Tommy Shelby rides through a tense Birmingham crowd in Peaky Blinders, a striking image that captures the power, spectacle, and public myth surrounding his rise. Source: Netflix.

Tommy Shelby has always carried himself like a man who already died once and kept walking anyway. That has been the engine of Peaky Blinders from the beginning. He survives the war and gang fights. He survives politics, betrayal and his own worst instincts. So when a film is called The Immortal Man, the title lands like a challenge. Is Tommy really impossible to kill? Or, has he simply spent years delaying the bill?

That question is what makes Peaky Blinders: The Immortal Man feel like a genuine ending rather than a victory lap.
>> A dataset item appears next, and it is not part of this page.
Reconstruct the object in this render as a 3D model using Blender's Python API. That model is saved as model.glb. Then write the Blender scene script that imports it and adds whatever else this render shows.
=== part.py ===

Set against wartime Britain and built around Tommy’s return from self-imposed exile, the film pushes him back into the world with one last brutal purpose. Cillian Murphy plays him with the same icy control fans expect. However, there’s a new weariness underneath it. Tommy still looks dangerous. He still talks like every sentence has already been weighed. However, he no longer feels invincible. He feels haunted, exhausted, and strangely close to the truth about himself.

Tommy Finally Has to Face What He’s Become

One of the smartest things this story appears to do is strip away the old myth of Tommy as the man who can always outthink fate. For years, that myth kept the series alive. Even when Tommy lost people, he kept moving, kept building, kept turning pain into strategy. That made him fascinating, but it also made him slippery. You could admire him one minute and wonder whether he was rotting from the inside the next.
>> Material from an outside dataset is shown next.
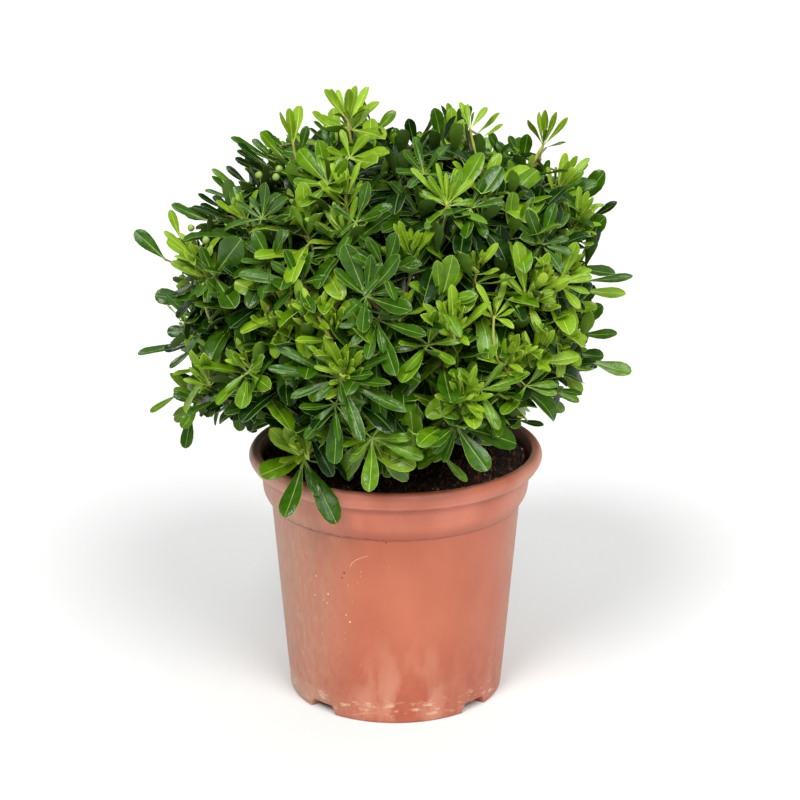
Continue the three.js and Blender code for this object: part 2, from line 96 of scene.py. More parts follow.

The Immortal Man seems far less interested in preserving his mystique than in testing it.

Instead of treating Tommy like a gangster legend who deserves one more triumphant march through Birmingham, the film corners him with the consequences of his life. This is where the title becomes ironic in the best way. Tommy is not immortal because he cannot die. He is immortal because his influence, his damage, and his mythology outlive every attempt to bury them. That is much darker, and honestly much more fitting for this character.

If the series was about a man turning survival into power, the film looks like it wants to ask what happens when power stops feeling like survival at all.

Duke Changes the Emotional Center of the Story

A lot seems to hinge on Duke Shelby here, and that makes sense. Tommy has never really been a character who could end in isolation, even though he spends much of the story drifting toward it. His real ending has to come through family, because family has always been both his excuse and his weakness.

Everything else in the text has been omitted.